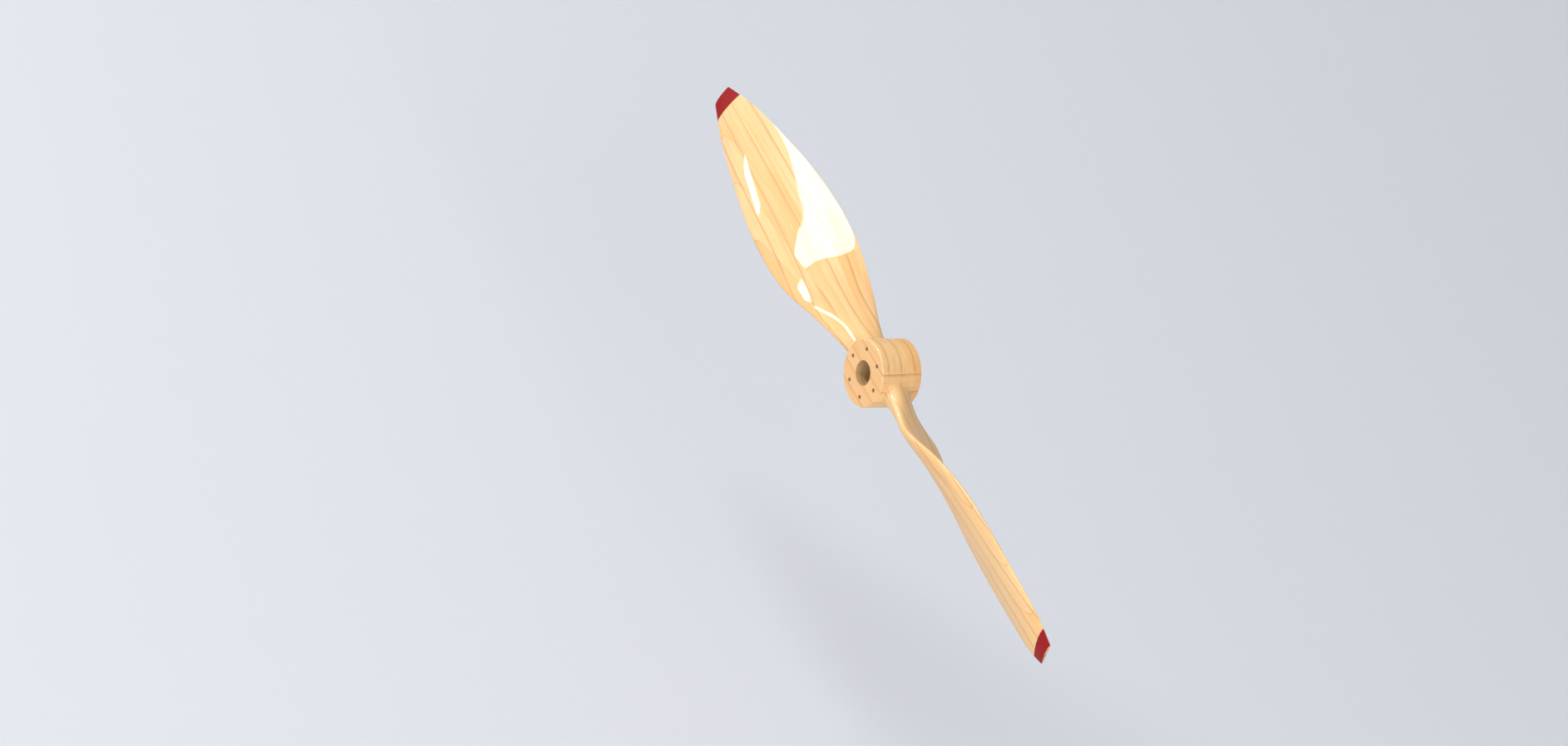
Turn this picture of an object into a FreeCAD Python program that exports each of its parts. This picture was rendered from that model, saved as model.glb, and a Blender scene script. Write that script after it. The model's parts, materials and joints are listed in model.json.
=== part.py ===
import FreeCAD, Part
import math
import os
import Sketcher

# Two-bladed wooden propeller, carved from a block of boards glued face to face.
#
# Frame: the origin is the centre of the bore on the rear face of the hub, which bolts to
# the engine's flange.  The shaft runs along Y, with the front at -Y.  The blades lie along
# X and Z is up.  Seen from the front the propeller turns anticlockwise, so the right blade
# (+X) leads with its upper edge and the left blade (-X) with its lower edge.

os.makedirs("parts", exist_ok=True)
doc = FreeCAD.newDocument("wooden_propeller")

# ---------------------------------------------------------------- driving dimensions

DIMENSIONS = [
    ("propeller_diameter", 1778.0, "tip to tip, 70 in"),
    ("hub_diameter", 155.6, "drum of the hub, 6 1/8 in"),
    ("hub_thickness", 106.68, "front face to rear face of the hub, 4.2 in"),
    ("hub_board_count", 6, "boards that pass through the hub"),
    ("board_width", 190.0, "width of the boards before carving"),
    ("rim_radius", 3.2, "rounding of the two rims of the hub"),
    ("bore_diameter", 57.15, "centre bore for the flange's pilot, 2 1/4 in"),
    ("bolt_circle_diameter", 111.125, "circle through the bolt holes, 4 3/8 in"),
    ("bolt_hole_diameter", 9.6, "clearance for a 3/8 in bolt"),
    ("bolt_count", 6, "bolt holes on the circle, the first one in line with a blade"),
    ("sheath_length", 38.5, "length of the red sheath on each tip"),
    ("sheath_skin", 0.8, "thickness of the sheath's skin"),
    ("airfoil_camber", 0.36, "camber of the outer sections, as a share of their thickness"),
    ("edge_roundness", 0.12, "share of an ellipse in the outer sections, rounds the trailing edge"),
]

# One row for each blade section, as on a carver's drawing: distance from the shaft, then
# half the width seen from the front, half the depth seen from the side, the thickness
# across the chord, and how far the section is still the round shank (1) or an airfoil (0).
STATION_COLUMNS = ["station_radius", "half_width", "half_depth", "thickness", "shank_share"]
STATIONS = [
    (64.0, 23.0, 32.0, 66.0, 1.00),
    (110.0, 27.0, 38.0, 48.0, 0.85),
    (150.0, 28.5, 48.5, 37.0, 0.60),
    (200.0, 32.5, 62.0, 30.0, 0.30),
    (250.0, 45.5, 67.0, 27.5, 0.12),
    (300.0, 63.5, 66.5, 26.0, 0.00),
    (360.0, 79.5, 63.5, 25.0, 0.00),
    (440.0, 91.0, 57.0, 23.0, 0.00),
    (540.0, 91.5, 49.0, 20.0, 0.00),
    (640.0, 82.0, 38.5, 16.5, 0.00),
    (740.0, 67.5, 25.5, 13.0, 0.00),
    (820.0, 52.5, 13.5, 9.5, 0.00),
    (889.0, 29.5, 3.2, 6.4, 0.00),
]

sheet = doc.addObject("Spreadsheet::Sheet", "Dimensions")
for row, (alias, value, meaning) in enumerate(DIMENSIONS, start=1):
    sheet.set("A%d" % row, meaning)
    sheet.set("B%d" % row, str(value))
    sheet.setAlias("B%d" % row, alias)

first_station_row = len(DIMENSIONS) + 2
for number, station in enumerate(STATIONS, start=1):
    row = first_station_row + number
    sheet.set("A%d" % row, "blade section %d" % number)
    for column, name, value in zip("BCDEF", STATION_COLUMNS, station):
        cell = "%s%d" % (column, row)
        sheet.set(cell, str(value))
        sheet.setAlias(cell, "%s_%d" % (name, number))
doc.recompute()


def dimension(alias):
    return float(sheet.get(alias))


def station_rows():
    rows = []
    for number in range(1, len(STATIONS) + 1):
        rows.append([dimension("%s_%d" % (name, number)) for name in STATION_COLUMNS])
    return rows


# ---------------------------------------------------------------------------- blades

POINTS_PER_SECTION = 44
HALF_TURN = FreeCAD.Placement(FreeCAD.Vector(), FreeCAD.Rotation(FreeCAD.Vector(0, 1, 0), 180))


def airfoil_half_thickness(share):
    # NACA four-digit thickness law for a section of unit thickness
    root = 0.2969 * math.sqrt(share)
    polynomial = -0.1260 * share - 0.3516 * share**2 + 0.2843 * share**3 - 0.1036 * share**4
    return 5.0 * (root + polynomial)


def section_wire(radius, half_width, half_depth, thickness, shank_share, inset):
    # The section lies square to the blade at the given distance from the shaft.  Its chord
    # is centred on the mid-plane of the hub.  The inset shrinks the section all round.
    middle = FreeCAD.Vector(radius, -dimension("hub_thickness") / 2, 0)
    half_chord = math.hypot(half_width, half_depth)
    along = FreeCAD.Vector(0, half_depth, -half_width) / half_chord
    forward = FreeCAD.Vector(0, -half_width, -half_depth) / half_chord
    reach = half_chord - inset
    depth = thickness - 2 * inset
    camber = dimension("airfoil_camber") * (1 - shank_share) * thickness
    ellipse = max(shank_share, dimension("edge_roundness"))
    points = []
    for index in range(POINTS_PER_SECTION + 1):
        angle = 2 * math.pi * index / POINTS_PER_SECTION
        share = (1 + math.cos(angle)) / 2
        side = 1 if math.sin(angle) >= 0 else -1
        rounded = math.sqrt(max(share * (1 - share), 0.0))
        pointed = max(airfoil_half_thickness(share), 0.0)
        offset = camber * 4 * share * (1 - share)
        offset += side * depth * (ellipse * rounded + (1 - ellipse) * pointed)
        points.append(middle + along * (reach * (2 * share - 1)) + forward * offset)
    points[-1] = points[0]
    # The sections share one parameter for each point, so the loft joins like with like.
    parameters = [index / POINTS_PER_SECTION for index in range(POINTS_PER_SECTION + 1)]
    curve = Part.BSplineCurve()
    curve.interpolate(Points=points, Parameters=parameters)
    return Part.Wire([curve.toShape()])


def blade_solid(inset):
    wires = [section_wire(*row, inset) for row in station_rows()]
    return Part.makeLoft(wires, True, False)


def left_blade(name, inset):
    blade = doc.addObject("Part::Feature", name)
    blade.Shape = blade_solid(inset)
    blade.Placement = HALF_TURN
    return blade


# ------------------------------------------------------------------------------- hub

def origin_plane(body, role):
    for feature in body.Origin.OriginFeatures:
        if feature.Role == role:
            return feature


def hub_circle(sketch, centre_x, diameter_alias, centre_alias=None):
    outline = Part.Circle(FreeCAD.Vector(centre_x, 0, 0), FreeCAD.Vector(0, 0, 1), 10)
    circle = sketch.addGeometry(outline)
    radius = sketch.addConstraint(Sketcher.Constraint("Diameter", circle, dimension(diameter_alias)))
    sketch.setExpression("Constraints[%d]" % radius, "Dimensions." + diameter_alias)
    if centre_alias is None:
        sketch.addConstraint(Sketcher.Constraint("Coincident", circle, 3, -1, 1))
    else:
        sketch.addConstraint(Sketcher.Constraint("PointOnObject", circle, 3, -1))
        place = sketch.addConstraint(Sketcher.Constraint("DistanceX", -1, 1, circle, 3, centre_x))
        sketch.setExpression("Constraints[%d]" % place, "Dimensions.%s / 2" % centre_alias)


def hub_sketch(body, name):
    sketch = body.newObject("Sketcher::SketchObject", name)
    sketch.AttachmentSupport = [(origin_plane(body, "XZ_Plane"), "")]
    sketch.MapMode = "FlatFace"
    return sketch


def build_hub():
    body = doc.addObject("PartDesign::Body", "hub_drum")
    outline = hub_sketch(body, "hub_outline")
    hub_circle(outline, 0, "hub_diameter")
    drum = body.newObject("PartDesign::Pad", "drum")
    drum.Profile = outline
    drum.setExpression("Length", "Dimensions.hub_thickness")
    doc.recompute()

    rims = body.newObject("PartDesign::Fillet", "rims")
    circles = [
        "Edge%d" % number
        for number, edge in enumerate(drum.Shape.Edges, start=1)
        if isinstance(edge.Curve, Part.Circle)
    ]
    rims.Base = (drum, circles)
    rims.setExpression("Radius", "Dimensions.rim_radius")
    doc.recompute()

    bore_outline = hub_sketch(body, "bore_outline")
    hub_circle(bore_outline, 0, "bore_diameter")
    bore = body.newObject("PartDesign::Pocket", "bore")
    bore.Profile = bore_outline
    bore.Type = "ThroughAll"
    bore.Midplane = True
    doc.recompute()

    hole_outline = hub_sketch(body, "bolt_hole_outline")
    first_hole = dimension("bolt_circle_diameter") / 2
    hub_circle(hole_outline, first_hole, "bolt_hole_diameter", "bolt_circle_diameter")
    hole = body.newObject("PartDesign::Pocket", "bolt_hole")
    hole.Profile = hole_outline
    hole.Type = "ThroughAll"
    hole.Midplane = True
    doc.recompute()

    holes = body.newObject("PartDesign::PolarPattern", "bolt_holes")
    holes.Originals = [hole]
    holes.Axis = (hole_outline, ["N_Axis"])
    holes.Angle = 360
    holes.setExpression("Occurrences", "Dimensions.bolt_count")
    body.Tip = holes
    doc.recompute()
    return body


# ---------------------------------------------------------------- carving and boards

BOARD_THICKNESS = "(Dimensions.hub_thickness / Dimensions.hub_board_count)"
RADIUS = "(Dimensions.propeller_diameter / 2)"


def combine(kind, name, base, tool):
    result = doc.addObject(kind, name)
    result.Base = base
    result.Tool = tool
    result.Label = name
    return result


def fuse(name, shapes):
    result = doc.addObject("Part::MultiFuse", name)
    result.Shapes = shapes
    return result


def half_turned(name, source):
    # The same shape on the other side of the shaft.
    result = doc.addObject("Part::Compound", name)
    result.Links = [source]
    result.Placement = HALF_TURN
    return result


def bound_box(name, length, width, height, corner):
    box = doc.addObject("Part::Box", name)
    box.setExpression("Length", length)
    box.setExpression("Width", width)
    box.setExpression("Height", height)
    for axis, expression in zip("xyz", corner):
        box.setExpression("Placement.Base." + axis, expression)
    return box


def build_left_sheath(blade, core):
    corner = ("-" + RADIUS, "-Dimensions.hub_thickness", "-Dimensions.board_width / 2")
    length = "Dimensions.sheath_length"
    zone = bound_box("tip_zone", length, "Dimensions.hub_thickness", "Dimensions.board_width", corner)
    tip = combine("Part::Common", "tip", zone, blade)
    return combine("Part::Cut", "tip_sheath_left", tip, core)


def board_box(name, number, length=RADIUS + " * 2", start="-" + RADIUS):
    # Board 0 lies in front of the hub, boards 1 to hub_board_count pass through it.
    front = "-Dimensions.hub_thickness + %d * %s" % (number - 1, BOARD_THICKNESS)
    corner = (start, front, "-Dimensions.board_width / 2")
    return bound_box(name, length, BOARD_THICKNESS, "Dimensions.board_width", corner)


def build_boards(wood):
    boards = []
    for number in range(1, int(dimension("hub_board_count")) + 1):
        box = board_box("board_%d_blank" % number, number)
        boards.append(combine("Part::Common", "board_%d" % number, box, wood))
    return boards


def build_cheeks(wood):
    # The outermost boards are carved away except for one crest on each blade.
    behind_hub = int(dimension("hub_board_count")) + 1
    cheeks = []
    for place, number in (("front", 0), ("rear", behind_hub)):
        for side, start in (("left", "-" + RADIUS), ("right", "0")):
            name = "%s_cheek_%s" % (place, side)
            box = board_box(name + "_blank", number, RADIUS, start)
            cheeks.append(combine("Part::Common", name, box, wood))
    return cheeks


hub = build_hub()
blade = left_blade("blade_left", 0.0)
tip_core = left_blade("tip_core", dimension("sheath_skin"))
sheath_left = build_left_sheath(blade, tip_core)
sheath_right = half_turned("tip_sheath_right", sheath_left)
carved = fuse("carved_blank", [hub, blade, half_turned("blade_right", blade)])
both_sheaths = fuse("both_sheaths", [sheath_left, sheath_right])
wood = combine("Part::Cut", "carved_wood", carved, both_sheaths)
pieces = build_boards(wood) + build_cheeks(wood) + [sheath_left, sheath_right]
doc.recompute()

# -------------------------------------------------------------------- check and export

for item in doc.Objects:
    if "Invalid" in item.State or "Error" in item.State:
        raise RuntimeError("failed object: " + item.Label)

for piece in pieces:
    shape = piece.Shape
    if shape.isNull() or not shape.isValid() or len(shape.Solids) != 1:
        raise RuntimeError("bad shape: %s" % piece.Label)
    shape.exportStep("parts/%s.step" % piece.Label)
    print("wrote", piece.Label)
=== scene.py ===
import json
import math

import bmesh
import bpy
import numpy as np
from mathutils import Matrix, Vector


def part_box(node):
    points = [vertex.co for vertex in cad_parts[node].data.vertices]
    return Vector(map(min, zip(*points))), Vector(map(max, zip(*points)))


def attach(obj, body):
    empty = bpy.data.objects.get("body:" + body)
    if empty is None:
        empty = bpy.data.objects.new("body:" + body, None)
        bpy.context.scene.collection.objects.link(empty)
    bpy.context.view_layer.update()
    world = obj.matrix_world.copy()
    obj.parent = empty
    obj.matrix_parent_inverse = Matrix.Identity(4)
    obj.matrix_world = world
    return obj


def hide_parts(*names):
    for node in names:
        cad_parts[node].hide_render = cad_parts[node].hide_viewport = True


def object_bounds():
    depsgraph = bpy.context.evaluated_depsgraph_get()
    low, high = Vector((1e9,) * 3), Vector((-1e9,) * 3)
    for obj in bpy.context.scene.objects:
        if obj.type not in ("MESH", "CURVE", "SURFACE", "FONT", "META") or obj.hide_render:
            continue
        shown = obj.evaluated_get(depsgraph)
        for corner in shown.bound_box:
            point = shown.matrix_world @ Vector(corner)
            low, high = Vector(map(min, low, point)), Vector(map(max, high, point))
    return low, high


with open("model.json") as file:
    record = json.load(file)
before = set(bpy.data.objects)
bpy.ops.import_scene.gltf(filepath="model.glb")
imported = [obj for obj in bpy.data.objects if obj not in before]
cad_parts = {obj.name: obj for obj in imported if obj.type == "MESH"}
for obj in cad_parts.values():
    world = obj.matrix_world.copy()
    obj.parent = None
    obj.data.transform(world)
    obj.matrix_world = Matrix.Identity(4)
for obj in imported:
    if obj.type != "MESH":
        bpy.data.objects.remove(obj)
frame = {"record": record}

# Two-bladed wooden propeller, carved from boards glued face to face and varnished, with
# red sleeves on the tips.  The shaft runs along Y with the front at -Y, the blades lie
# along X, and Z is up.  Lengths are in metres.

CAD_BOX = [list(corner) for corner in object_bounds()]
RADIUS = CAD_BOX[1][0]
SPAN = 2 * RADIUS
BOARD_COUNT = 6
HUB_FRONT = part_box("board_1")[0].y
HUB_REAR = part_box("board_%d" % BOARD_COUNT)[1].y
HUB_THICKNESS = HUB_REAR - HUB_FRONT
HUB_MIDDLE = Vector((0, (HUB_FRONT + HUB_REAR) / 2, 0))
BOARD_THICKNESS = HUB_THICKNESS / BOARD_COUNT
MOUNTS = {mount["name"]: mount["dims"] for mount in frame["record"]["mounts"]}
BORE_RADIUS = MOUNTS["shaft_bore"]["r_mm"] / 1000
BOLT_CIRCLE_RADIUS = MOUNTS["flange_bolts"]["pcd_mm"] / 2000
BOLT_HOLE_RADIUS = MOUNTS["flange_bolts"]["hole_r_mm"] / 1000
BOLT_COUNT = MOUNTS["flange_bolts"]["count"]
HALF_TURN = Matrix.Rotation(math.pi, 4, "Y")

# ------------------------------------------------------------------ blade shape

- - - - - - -

## Directive
Copy out precisely the lines from the line with "check and export" to the line with "point = shown.matrix_world" in the material above, including those two lines and omitting all the rest.

## Exercise output
# -------------------------------------------------------------------- check and export

for item in doc.Objects:
    if "Invalid" in item.State or "Error" in item.State:
        raise RuntimeError("failed object: " + item.Label)

for piece in pieces:
    shape = piece.Shape
    if shape.isNull() or not shape.isValid() or len(shape.Solids) != 1:
        raise RuntimeError("bad shape: %s" % piece.Label)
    shape.exportStep("parts/%s.step" % piece.Label)
    print("wrote", piece.Label)
=== scene.py ===
import json
import math

import bmesh
import bpy
import numpy as np
from mathutils import Matrix, Vector


def part_box(node):
    points = [vertex.co for vertex in cad_parts[node].data.vertices]
    return Vector(map(min, zip(*points))), Vector(map(max, zip(*points)))


def attach(obj, body):
    empty = bpy.data.objects.get("body:" + body)
    if empty is None:
        empty = bpy.data.objects.new("body:" + body, None)
        bpy.context.scene.collection.objects.link(empty)
    bpy.context.view_layer.update()
    world = obj.matrix_world.copy()
    obj.parent = empty
    obj.matrix_parent_inverse = Matrix.Identity(4)
    obj.matrix_world = world
    return obj


def hide_parts(*names):
    for node in names:
        cad_parts[node].hide_render = cad_parts[node].hide_viewport = True


def object_bounds():
    depsgraph = bpy.context.evaluated_depsgraph_get()
    low, high = Vector((1e9,) * 3), Vector((-1e9,) * 3)
    for obj in bpy.context.scene.objects:
        if obj.type not in ("MESH", "CURVE", "SURFACE", "FONT", "META") or obj.hide_render:
            continue
        shown = obj.evaluated_get(depsgraph)
        for corner in shown.bound_box:
            point = shown.matrix_world @ Vector(corner)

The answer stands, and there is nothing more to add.